OK, if it’s so good, why does it rate a specific mention in the ‘Bikes to Avoid’?

Two reasons:
First, not many people have ridden one, and some of those will have come across the SOB version which has completely knackered every chain in the machine.  If it’s not fettled, the bike will vibrate like a 500lb dildo, which might be fun for a while, but quickly gets a bit sore!

Hate mail

Second, when it came out, the bike got panned by a bunch of overpaid, overindulged reptiles who said that it lacked ‘character’. Saddled with EPA fuel emissions bollox and silenced to buggery, character was always going to be at a bit of a premium on a bike that had no past to nostalge on, when it was in competition with the (equally ruined by that time) Bonnevile and that flat-track favourite, the XS650.  All you could hear was the chains rustling, so they fretted about them.  Damned with faint praise as it was, the poor bugger never stood a chance.  The reputation has survived long after the bike it killed, like fungus on a tree.

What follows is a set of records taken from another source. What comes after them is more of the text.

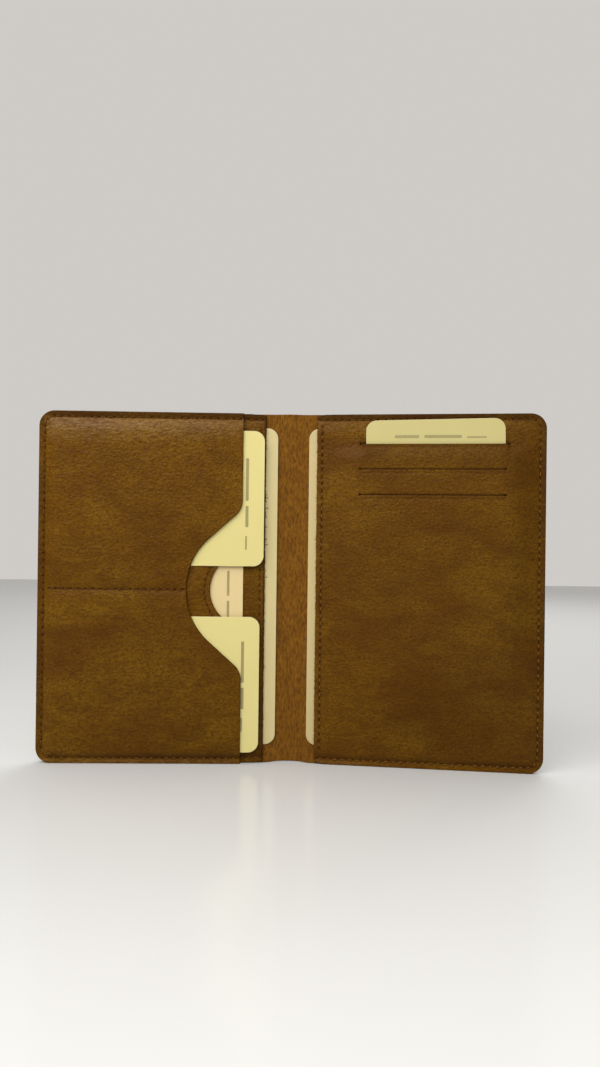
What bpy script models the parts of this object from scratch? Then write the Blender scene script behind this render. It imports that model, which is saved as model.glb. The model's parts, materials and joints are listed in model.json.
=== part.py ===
"""Bifold travel document wallet, standing open on its bottom edges.

Each leaf is drawn flat: x runs outwards from the middle of the spine, z up from the bottom edge, and depth
forwards from the back face of the cover. The leaf is then turned forwards about its vertical crease.
"""

import math

import bmesh
import bpy
from mathutils import Matrix, Vector

MM = 0.001

# Whole wallet
HEIGHT = 140 * MM
LEAF_REACH = 100 * MM
CORNER_RADIUS = 6 * MM
LEFT_TILT = math.radians(1.8)
RIGHT_TILT = math.radians(6.6)

# Leather and creases
COVER_THICKNESS = 1.2 * MM
PANEL_THICKNESS = 0.8 * MM
SPINE_THICKNESS = 0.75 * MM
CREASE_X = 4.5 * MM
CREASE_DEPTH = COVER_THICKNESS
CREASE_GAP = 0.05 * MM

# Seams round the leaves
RIM_BAND = 2.7 * MM
RIM_RAMP = 1.8 * MM
SEAM_INSET = 2.3 * MM
BEAD_RADIUS = 0.2 * MM
BEAD_GAP = 0.03 * MM
GROOVE_RADIUS = 0.28 * MM
GROOVE_MARGIN = 0.2 * MM
CORNER_LIFT = 1.2
SEAM_START = 1 * MM
SEAM_LEAD = 2 * MM
STEP_FOOT = 2.4 * MM
STEP_TOP = 0.9 * MM
MERGE_DISTANCE = 0.01 * MM

# Left leaf, as the depth of each layer's back face on the flat and at the pressed rim
BACKING_EDGE = 10.0 * MM
BACKING_FLAT, BACKING_RIM = 1.7 * MM, 1.3 * MM
ID_POCKET_EDGE = 19.2 * MM
ID_POCKET_FLAT, ID_POCKET_RIM = 3.0 * MM, 2.2 * MM
CARD_POCKET_EDGE = 19.0 * MM
CARD_POCKET_FLAT, CARD_POCKET_RIM = 4.3 * MM, 3.1 * MM
MIDDLE = 69.4 * MM
HALF_MOON_RADIUS = 14.5 * MM
HALF_MOON_X = 17.2 * MM
NOTCH_DEEPEST = 41.1 * MM
NOTCH_RADIUS = 27.6 * MM
NOTCH_SLOPE = math.radians(48)
SHOULDER_RADIUS = 8 * MM
DIVIDER_PRESS = 0.4 * MM
DIVIDER_BAND = 0.8 * MM
DIVIDER_RAMP = 3.0 * MM
DIVIDER_END = 1.7 * MM
HALF_MOON_SEAM = 1.8 * MM
BACKING_SEAM = 11.9 * MM
BACKING_SEAM_END = 8 * MM

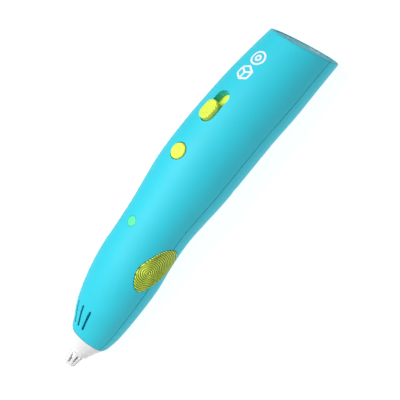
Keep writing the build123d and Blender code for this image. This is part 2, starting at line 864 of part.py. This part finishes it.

And suppose I actually want to buy one?

Genuine UK models aren’t common.  They didn’t sell many, so there’s not many left, see?  What there are have mostly been left to rot in the dungeon of Chopper-dom, or Bob-ness or some such travesty where Custom usually means ‘exactly the same as everyone else who wants to do a bike up’. There are however a lot of US imports.  I don’t really understand this, as it would’ve meant paying a huge freight cost to ship a large chunk of metal that no-one here wanted in the first place. A US model is most easily sussed by the rear mudguard (remember them?).  Living in a wet and dreary land, our mudguard is longer than theirs.  If it ends level with the rear spindle, it’s a UK one.  Obviously US versions also had higher bars, but they are easily changed.

Check the brakes carefully.  As well as being prone to seizing, I’ve had problems where the pressure operated front brake light switch started to ‘give’, causing a spongy and completely inadequate brake.  Later models had a flat rectangular master cylinder, probably to accommodate twin-disc setups (which didn’t happen until the dedicated cruiser models). It’s more powerful but has less feel than the classic circular one.

Check the swing-arm.  A loose swing arm will give er.. interesting handling, and will probably need an engineering shop to make new bushes.

There will be a grinding noise from the clutch when you start off from cold.  There will  be, and it should  go away.  The clutch is not this bikes strong point.

As I’ve said, if it vibrates in neutral, leave it.  If it vibrates only on the move, it might well just be the chain.  As with all bikes, a chain and sprockets are real money, so haggle, bearing in mind that the bike has had the sort of owner that not only runs, but sells a bike in this condition.